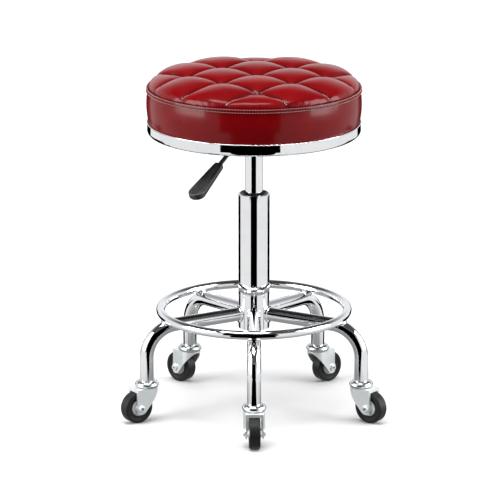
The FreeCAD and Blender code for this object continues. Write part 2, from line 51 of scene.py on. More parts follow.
# camera
shot = {
    "place": (-0.0064, -5.219, 1.677),
    "tiltDown": 14.95,
    "lens": 243.3,
    "sensor": 36,
    "clipEnd": 60,
}
cameraData = bpy.data.cameras.new("shotCamera")
cameraData.lens = shot["lens"]
cameraData.sensor_width = shot["sensor"]
cameraData.clip_end = shot["clipEnd"]
camera = bpy.data.objects.new("shotCamera", cameraData)
camera.location = shot["place"]
camera.rotation_euler = (math.radians(90 - shot["tiltDown"]), 0, 0)
scene.collection.objects.link(camera)
scene.camera = camera
scene.view_settings.view_transform = "Standard"
scene.view_settings.look = "None"
print("camera ready")


# small helpers
def toObject(name, bm, smooth=True):
    mesh = bpy.data.meshes.new(name)
    bm.to_mesh(mesh)
    bm.free()
    for face in mesh.polygons:
        face.use_smooth = smooth
    piece = bpy.data.objects.new(name, mesh)
    scene.collection.objects.link(piece)
    return piece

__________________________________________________

Output the complete data exactly as written.

### PROBLEM SOLUTION
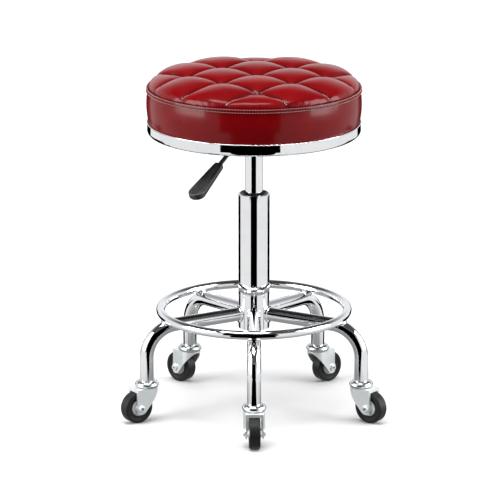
The FreeCAD and Blender code for this object continues. Write part 2, from line 51 of scene.py on. More parts follow.
# camera
shot = {
    "place": (-0.0064, -5.219, 1.677),
    "tiltDown": 14.95,
    "lens": 243.3,
    "sensor": 36,
    "clipEnd": 60,
}
cameraData = bpy.data.cameras.new("shotCamera")
cameraData.lens = shot["lens"]
cameraData.sensor_width = shot["sensor"]
cameraData.clip_end = shot["clipEnd"]
camera = bpy.data.objects.new("shotCamera", cameraData)
camera.location = shot["place"]
camera.rotation_euler = (math.radians(90 - shot["tiltDown"]), 0, 0)
scene.collection.objects.link(camera)
scene.camera = camera
scene.view_settings.view_transform = "Standard"
scene.view_settings.look = "None"
print("camera ready")


# small helpers
def toObject(name, bm, smooth=True):
    mesh = bpy.data.meshes.new(name)
    bm.to_mesh(mesh)
    bm.free()
    for face in mesh.polygons:
        face.use_smooth = smooth
    piece = bpy.data.objects.new(name, mesh)
    scene.collection.objects.link(piece)
    return piece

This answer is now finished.